Where there is smoke there is fire. It turns out mercury, inorganic mercury, not the kind of mercury you find in fish, has been rising for many years in American blood. This could explain the connection between mercury and PON1 gene suppression in little boys. A researcher by the name of Dan Laks analyzed the 1999-2006 NHANES data set for 6,174 women between the ages of 18-49 to determine trends in their inorganic mercury levels. He analyzed the blood results and found inorganic mercury detection rose sharply from 2 percent in 1999-2000 to 30 percent in 2005-2006. In other words, only 2 percent of women of childbearing age had detectable levels of inorganic mercury in their blood at the end of 2000 but by 2006 the number of women with detectable levels of inorganic mercury rose to 30 percent. Dr. Laks concluded that inorganic mercury must be accumulating within the human body due to long term exposures. Where is all this inorganic mercury coming from?
For starters, the chlorine used to bleach flour may contain up to 1 ppm inorganic mercury according to international regulations which all countries must obey. The average American consumed 94 pounds per year of wheat flour in 2015 according to the USDA food availability data system.
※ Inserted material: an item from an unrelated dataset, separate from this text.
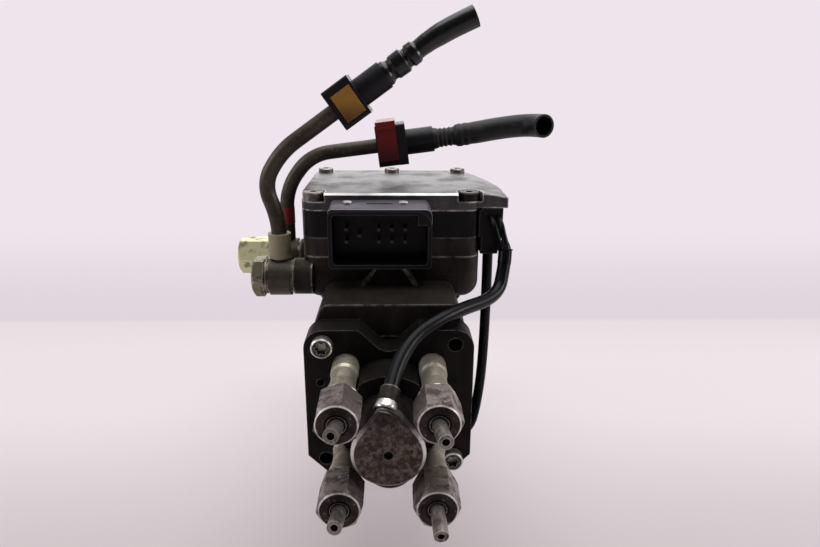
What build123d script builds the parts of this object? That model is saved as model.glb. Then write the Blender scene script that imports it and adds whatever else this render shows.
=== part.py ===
from build123d import *
from math import cos, hypot, pi, radians, sin, tan
import os

os.makedirs("parts", exist_ok=True)

# A four-cylinder distributor diesel injection pump with its control unit on top.
# Millimetres. The origin lies on the shaft axis in the face of the mounting flange,
# +Y points to the drive end, -Y to the hydraulic head and +Z up.

# ---------------------------------------------------------------- fits
seat_gap = 0.02         # between pieces pressed or clamped together
run_gap = 0.05          # radial clearance of a running or sliding fit
free_gap = 0.3          # between pieces that pass without touching

# ---------------------------------------------------------------- cast pump housing
body_length = 126.0     # mounting face to the seat of the hydraulic head
bore_radius = 28.0      # main bore that holds the whole drive train
body_radius = 34.0
end_wall = 34.0         # drive end wall, which carries the shaft
front_width = 76.0      # squared front end behind the head
front_depth = 38.0      # its length along the shaft
front_top = 44.0
front_shoulder = 27.0   # height at which its sides begin to slope inwards
front_top_width = 64.0
front_bottom = -36.0
flange_thickness = 12.0
lug_circle = 50.0       # radius of the mounting bolt circle
lug_radius = 12.0
lug_hole = 4.5
lug_angles = (-90.0, 30.0, 150.0)
spigot_radius = 25.0
spigot_length = 7.0

# ---------------------------------------------------------------- control unit on top
unit_width = 92.0
unit_centre_x = 1.0
unit_back = -13.0
unit_length = 77.0
unit_corner = 8.0
tub_bottom = 33.0
tub_top = 57.0
tub_wall = 5.0
tub_edge = 9.0
plate_thickness = 10.0
frame_height = 14.0
frame_wall = 3.0
frame_floor = 2.0
lid_thickness = 9.0
lid_wall = 3.0
lid_recess = 4.4        # depth of the platforms that the front screws clamp
lid_chamfer = 1.0
wing_reach = 13.5       # the lid's side grows out over the lead exits
wing_drop = 2.4         # fall of its top towards the outer edge
wing_full = 52.0        # from the back of the unit to where it is full width
exit_width = 11.2       # lead exit block standing out at the right side
exit_height = 15.0
exit_length = 62.0
exit_back = -26.0
exit_foot_width = 9.0   # its foot, beside the plate
exit_foot_drop = 9.0
exit_foot_length = 18.0
board_thickness = 1.6
board_inset = 7.0
board_parts = ((-18, 5, 16, 3), (14, 10, 12, 2.4), (16, -16, 9, 5), (-14, -18, 8, 2))
screw_inset = 6.2       # cover screw centres from the outline
boss_radius = 6.0
cover_screw_radius = 2.4
cover_head_radius = 4.35
front_cover_head_radius = 5.5
cover_head_height = 4.4
cover_head_bevel = 0.5
cover_screw_length = 28.0
cover_socket_radius = 2.4
cover_socket_depth = 2.0
cover_well = 2.2        # depth of the round wells that the back screws sit in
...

How much of that flour was bleached remains unknown but you can bet most Americans do not know that bleached flour may contain up to 1 ppm inorganic mercury. Nor do they know increasing inorganic mercury levels in their blood is associated with the development of type-2 diabetes. By reducing your consumption of white flour products, you may reduce your exposure to some of the inorganic mercury in the food supply but not all. In addition to bleached flour, inorganic mercury may be found in many other food ingredients.
According to a 2013 safety certification document on vegetable oil refining, it turns out there is a significant risk of inorganic mercury contamination in vegetable oils (aka “unhealthy fats”) due to the use of chemical processing aids. USDA reports the average American consumed 36 pounds of vegetable oil in 2010. And of course, mercury can still be found in food products containing fructose and high fructose corn syrup according to comments published in the Environmental Health Journal by Canadian researcher Karen Rideout in 2010. USDA reports the average American consumed about 25 pounds of high fructose corn syrup in 2015. So there is more to “fat” and “sugar” than meets the eye. Then there are the food colors yellow #5 and yellow #6 which may also contain up to 1 ppm inorganic mercury and up to 10 ppm lead according to the U.S. Code of Federal Regulations. There are many other ingredients in the American food supply that may contain allowable mercury and/or lead.
The inconvenient truth is the American food supply is contaminated with inorganic mercury and this mercury may be impacting child development. As inorganic mercury levels continue to rise in the American population via unhealthy diet we are seeing an increase in the prevalence of autism. In addition to inorganic mercury, the allowable levels of lead in the food supply are likely facilitating the increasing prevalence in ADHD.